Hugo Santos disse...

Boa Noite,

Pelo que ouço, o "tal" túnel existe mesmo porque já houve quem tenha dito que entrou lá mas que a partir de uma certa parte o túnel já "desabou".
Pelo menos é o que dizem.

Abraço

Jaime Gouveia disse...

Hugo... tenho que investigar sobre isso... A ser verdade era... simplesmente fantástico!!! Por acaso fazes a mínima ideia de quem é que diz já lá entrou? É que aquilo é privado e está fechado há anos!

João PM Dias disse...

Bom tarde,

Por acaso, é mais ou menos essa história que sempre ouvi falar, mas não sei se será verdade.
Quem sabe dessas histórias são as pessoas mais velhas daqueles lados do terreiro e das 5 ruas.


abraço,
joaomd

Hugo Santos disse...

Vou tentar saber se há pessoas que tenham entrado e se possível falo com elas. Assim que tiver novidades aviso.

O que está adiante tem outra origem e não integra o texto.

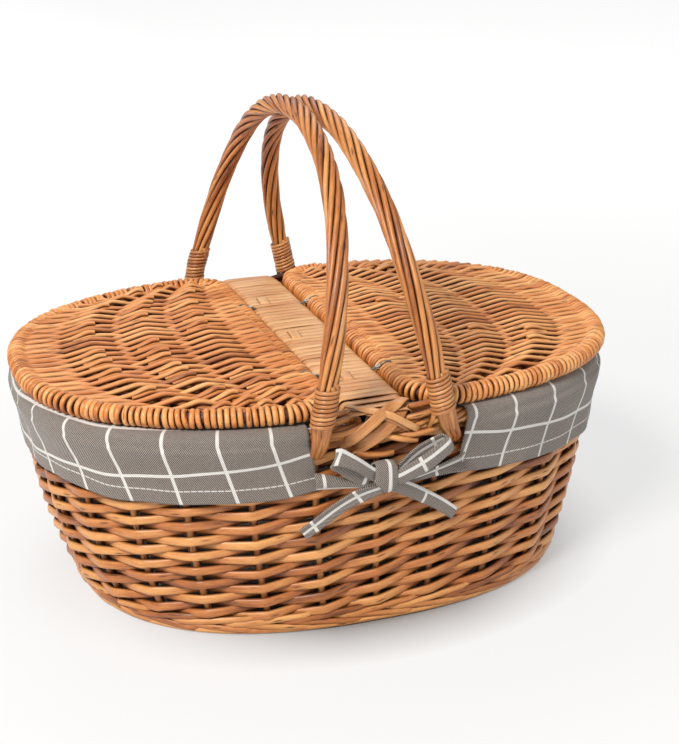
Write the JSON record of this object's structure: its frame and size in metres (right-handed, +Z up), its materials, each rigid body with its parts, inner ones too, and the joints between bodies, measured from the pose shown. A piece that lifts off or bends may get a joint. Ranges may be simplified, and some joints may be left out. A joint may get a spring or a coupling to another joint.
{
  "type": "picnic basket",
  "caption": "Oval woven willow picnic basket with hinged half lids, folding hoop handles and a checked cloth liner tied with bows.",
  "frame": {"origin": "on the floor, under the middle of the base", "axes": "+X along the long axis towards the right lid, -Y towards the front bow, +Z up"},
  "size_m": [0.4158, 0.3434, 0.3148],
  "materials": {
    "willow": "varnished buff willow rod, honey brown",
    "lid_willow": "varnished willow rod, slightly redder brown",
    "splint": "shaved pale willow splint, varnished",
    "cane": "wrapping cane, smooth and glossy",
    "cloth": "grey cotton twill with a thin white windowpane check",
    "twine": "grey-white waxed twine"
  },
  "bodies": {
    "basket": {"base_weave": "willow", "upsett_band": "willow", "side_weave": "willow", "rim_border": "willow", "liner_bag": "cloth", "bridge_rod_1": "willow", "bridge_rod_2": "willow", "bridge_rod_3": "willow", "bridge_rod_4": "willow", "bridge_band": "splint", "cuff_left": "cloth", "hinge_tie_front_left": "twine", "bridge_splint_front_left": "splint", "tie_strap_front_left": "cloth", "bow_loop_front_left": "cloth", "bow_tail_front_left": "cloth", "hinge_tie_back_left": "twine", "bridge_splint_back_left": "splint", "tie_strap_back_left": "cloth", "bow_loop_back_left": "cloth", "bow_tail_back_left": "cloth", "cuff_right": "cloth", "hinge_tie_front_right": "twine", "bridge_splint_front_right": "splint", "tie_strap_front_right": "cloth", "bow_loop_front_right": "cloth", "bow_tail_front_right": "cloth", "hinge_tie_back_right": "twine", "bridge_splint_back_right": "splint", "tie_strap_back_right": "cloth", "bow_loop_back_right": "cloth", "bow_tail_back_right": "cloth", "bow_knot_front": "cloth", "bow_knot_back": "cloth"},
    "lid_left": {"lid_left_frame": "lid_willow", "lid_left_panel": "lid_willow"},
    "lid_right": {"lid_right_frame": "lid_willow", "lid_right_panel": "lid_willow"},
    "handle_left": {"handle_left_hoop": "willow", "handle_left_front_binding": "cane", "handle_left_back_binding": "cane"},
    "handle_right": {"handle_right_hoop": "willow", "handle_right_front_binding": "cane", "handle_right_back_binding": "cane"}
  },
  "joints": [
    {"name": "lid_left_hinge", "type": "hinge", "parent": "basket", "child": "lid_left", "pos_m": [-0.028, 0, 0.1492], "axis": [0, 1, 0], "range_deg": [0, 80]},
    {"name": "lid_right_hinge", "type": "hinge", "parent": "basket", "child": "lid_right", "pos_m": [0.028, 0, 0.1492], "axis": [0, -1, 0], "range_deg": [0, 80]},
    {"name": "handle_left_hinge", "type": "hinge", "parent": "basket", "child": "handle_left", "pos_m": [-0.0432, 0, 0.12], "axis": [0, -1, 0], "range_deg": [0, 100]},
    {"name": "handle_right_hinge", "type": "hinge", "parent": "basket", "child": "handle_right", "pos_m": [0.0432, 0, 0.12], "axis": [0, 1, 0], "range_deg": [0, 100]}
  ]
}
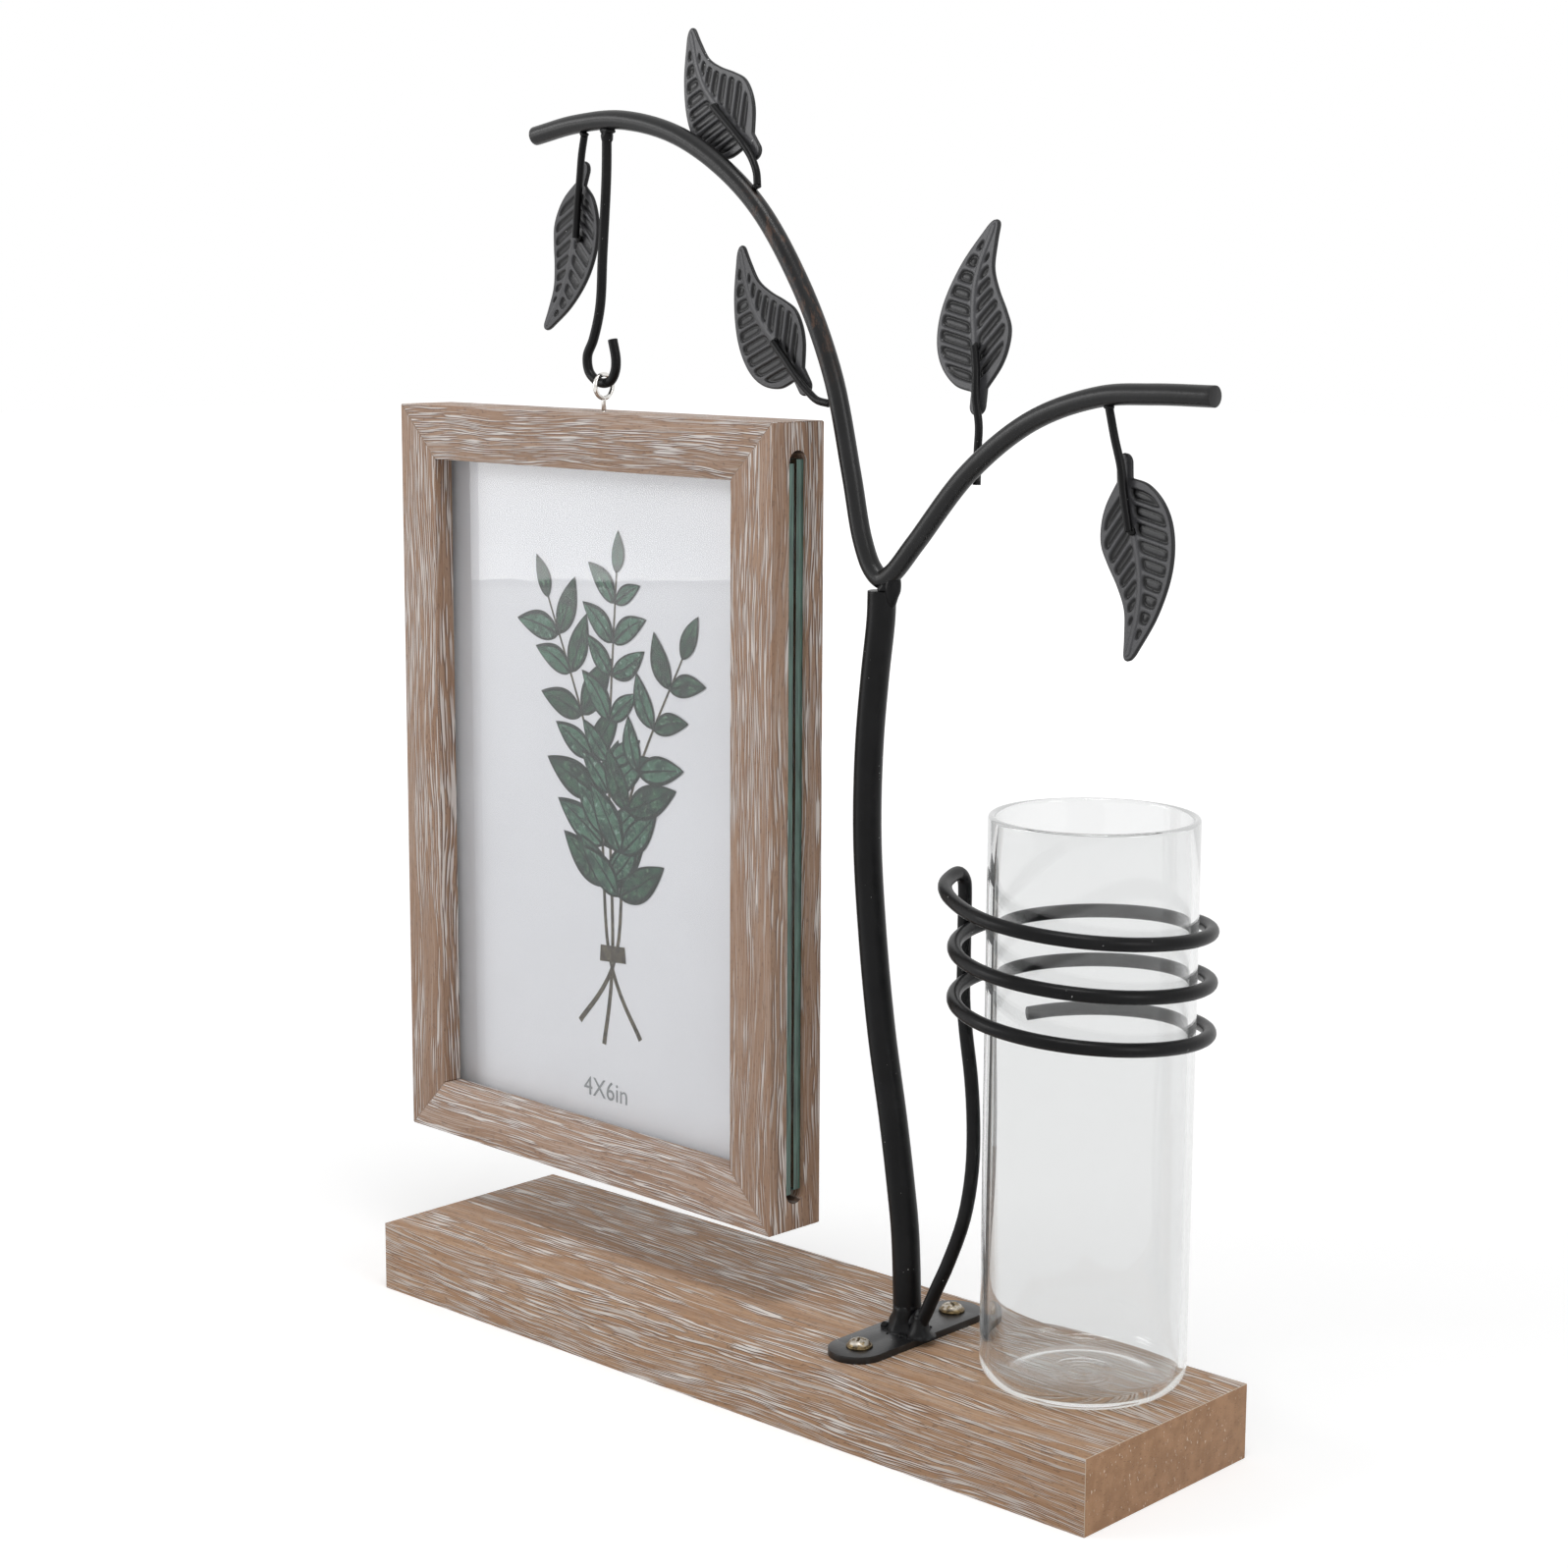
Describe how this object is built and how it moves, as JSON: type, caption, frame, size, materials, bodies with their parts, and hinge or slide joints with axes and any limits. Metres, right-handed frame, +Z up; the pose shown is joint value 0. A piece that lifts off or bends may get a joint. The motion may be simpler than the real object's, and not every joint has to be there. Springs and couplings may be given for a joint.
{
  "type": "hydroponic frame planter",
  "caption": "Wooden board with a bent-metal tree: a hanging picture frame on one arm, leaves, and a wire coil that holds a clear glass tube for a cutting.",
  "frame": {"origin": "middle of the board's underside", "axes": "+Z up, +X along the board from the frame to the glass tube, +Y to the back"},
  "size_m": [0.2187, 0.0576, 0.2797],
  "materials": {
    "wood": "limed oak grain on brown",
    "metal": "black satin powder coat",
    "bronze": "bronze plated screws",
    "nickel": "bright nickel plate",
    "glass": "clear glass",
    "card": "printed card, painted plant on pale grey"
  },
  "bodies": {
    "stand": {"base_board": "wood", "mounting_plate": "metal", "plate_screw_front": "bronze", "plate_screw_back": "bronze", "trunk_tube": "metal", "branch_rod": "metal", "frame_hook": "metal", "leaf_1": "metal", "leaf_2": "metal", "leaf_3": "metal", "leaf_4": "metal", "leaf_5": "metal", "leaf_stem_1": "metal", "leaf_stem_2": "metal", "leaf_stem_3": "metal", "leaf_stem_4": "metal", "leaf_stem_5": "metal", "holder_coil": "metal"},
    "eye": {"screw_eye": "nickel"},
    "photo_frame": {"frame_rail_top": "wood", "frame_rail_bottom": "wood", "frame_rail_left": "wood", "frame_rail_right": "wood"},
    "glass_pack": {"pane_front": "glass", "pane_back": "glass", "picture_card": "card"},
    "vase": {"glass_tube": "glass"}
  },
  "joints": [
    {"name": "frame_swing", "type": "hinge", "parent": "stand", "child": "eye", "pos_m": [-0.0539, 0.0006, 0.2062], "axis": [1, 0, 0], "range_deg": [-25, 25]},
    {"name": "frame_turn", "type": "hinge", "parent": "eye", "child": "photo_frame", "pos_m": [-0.0539, 0.0006, 0.2], "axis": [0, 0, 1], "range_deg": [-40, 40]},
    {"name": "glass_slide", "type": "slide", "parent": "photo_frame", "child": "glass_pack", "axis": [0.9993, -0.0384, 0], "range_m": [0, 0.0095]},
    {"name": "vase_lift", "type": "slide", "parent": "stand", "child": "vase", "axis": [0, 0, 1], "range_m": [0, 0.035]}
  ]
}
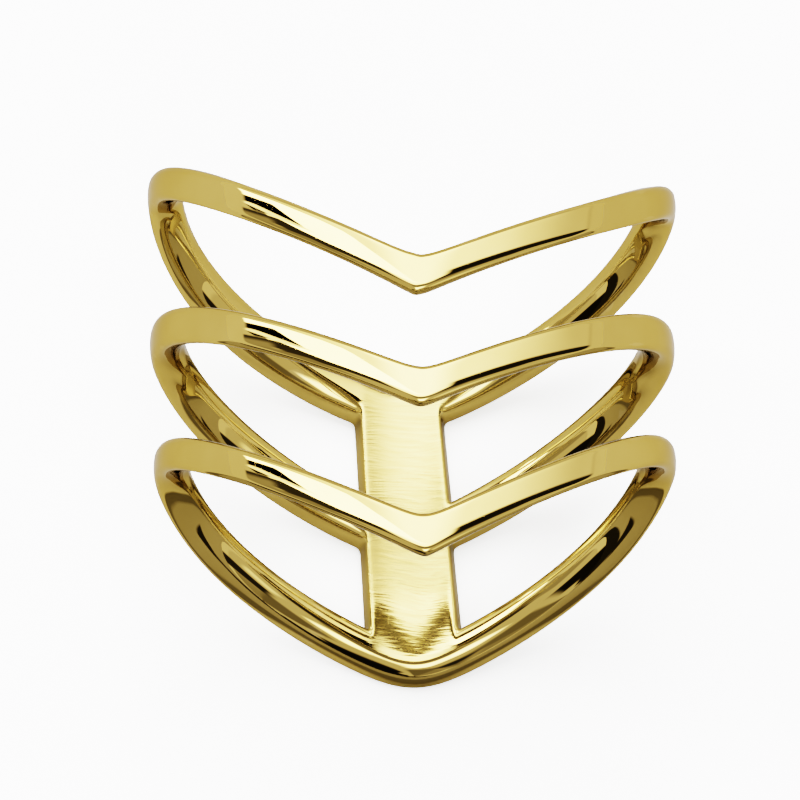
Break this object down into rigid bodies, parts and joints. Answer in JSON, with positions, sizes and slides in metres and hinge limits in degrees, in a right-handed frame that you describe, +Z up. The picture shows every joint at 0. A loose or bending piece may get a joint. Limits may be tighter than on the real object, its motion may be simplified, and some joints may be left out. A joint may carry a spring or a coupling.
{
  "type": "triple chevron finger ring",
  "caption": "Wide open finger ring: V-shaped bands stacked along the finger, joined at the back by a narrow upright plate, in polished yellow metal.",
  "frame": {"origin": "middle of the box's bottom, on the surface that the ring lies on", "axes": "Y along the finger with the V tips towards -Y, +Z up to the front of the ring, X across the finger"},
  "size_m": [0.0202, 0.0178, 0.0202],
  "materials": {
    "gold": "polished yellow gold, finely sanded on the inner face of the back plate"
  },
  "bodies": {
    "root": {"ring": "gold"}
  },
  "joints": []
}
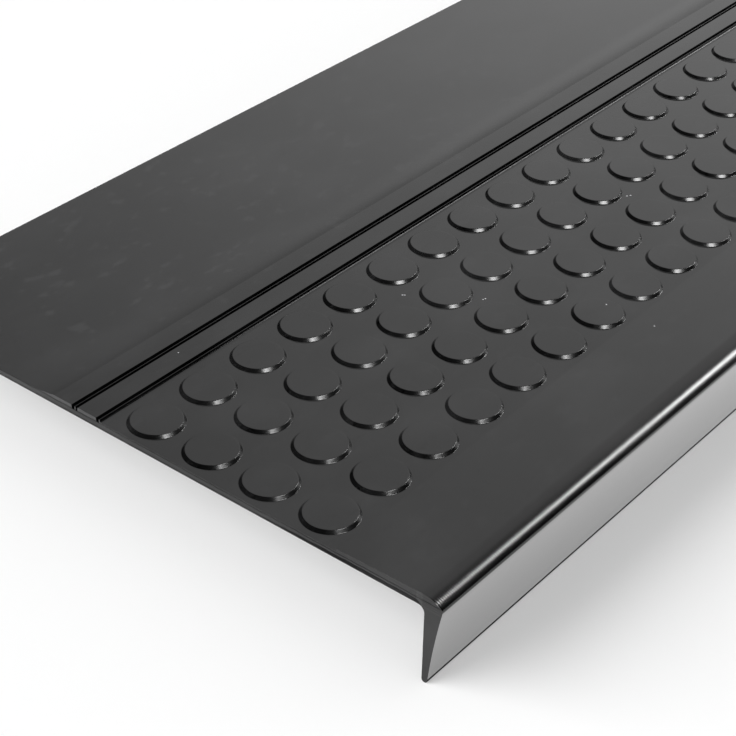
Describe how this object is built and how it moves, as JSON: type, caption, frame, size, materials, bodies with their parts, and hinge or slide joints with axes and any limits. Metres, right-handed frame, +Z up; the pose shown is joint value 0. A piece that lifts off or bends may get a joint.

Quanto ao túnel, até já ouvi mais coisas. Desde miúdo que ouço dizer (esta não tenho a certeza quem me contou mas penso que foi um professor que tive a História) que na altura das invasões francesas todo o ouro (ou outro tipo de peças preciosas) da "vila" foi roubado excepto o do Convento das Freiras que foi escondido no tal túnel e nem os franceses o descobriram. Se é verdade ou não...

Abraço

Jaime Gouveia disse...

Porreiro! Se souberem de novidades avisem. O grande problema destas coisas é o facto de serem privadas e por vezes não termos acesso a elas. Mas isso faz todo o sentido... porque na realidade a capela de S. Plácido foi completamente pilhada e destruída, o mesmo acontecendo com a casa dos viscondes... e na realidade parece que o convento se manteve intacto, até no que diz respeito "ao tal ouro".
Abraços

José Carlos Santos disse...

Em relação ao túnel de que se fala, também já ouvi dizer aos mais velhos que existe uma passagem da Fonte da Pipa ao altar do Convento. E acrescentam também que debaixo do Terreiro existe um enorme salão subterrâneo e uma mesa ao centro. Sendo verdade ou não, ficamos sempre curiosos.